Creamy Eggplant and Pepperoni Pasta Bake
I love dishes where you can add hidden vegetables. I told my family this was a baked pasta dish and they devoured it even asking for seconds. I may have omitted some of the ingredients in my description but nonetheless this is a tasty and satisfying pasta dish you can prep ahead of time and bake when you are ready to enjoy it.
Ingredients:
1 eggplant peeled and cubed
1 zucchini sliced and quartered
3 cloves garlic
2 large jars of marinara sauce
1 teaspoon dried oregano
8 ounces protein pasta
1 package mini pepperoni
1 cup part skim ricotta
2 cups shredded asiago
1 cup shredded mozzarella
1 cup grated/shredded parmesan
¼ cup chopped parsley
Directions:
- Bring a large pot of salted water to a boil. Preheat oven to 375 if eating immediately after preparing.
- Spray a nonstick pan with olive oil spray. Cook eggplant and zucchini over medium heat. Spray with olive oil spray or add 1-2 tablespoons olive oil. Sprinkle with dried oregano and add garlic while cooking. Cook for 10 minutes to soften.
- Cook pasta according to package directions. Drain.
- Add marinara sauce and pasta to the eggplant mixture. Mix well.

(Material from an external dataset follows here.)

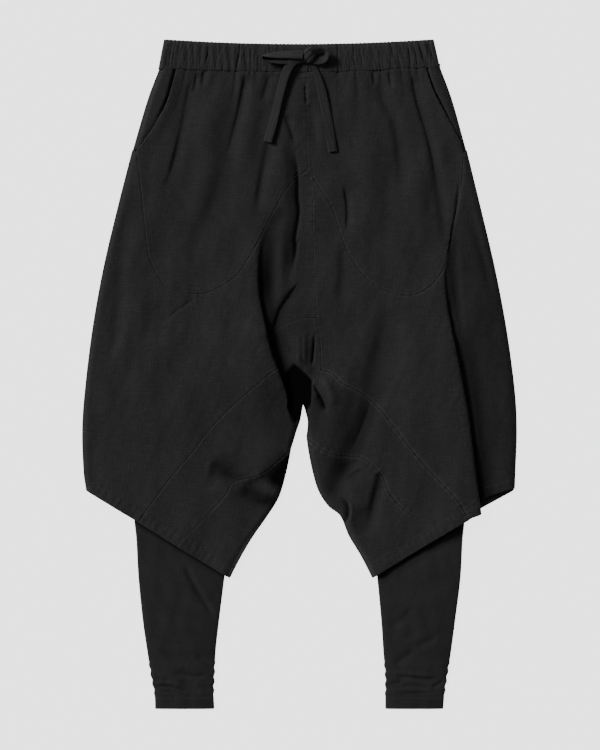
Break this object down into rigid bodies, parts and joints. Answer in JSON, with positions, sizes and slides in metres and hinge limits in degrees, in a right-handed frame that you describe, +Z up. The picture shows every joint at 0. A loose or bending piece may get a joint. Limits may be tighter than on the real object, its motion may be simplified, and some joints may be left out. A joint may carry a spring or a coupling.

- Fold in the parsley, pepperoni, and ricotta. Then fold in 1 cup of the shredded asiago and mozzarella.
- Transfer to 9×13 dish.
- Top with remaining cup of asiago and parmesan.
- Bake for 20-30 minutes until cheese melts.
- If prepping in advance spray a large sheet of aluminum foil with olive oil spray and cover. Bake for 30 minutes covered. Remove cover and bake for 15 more minutes. I like the cheese lightly browned, so I often broil on high for an additional 5 minutes.
- Let sit for 5 minutes before serving.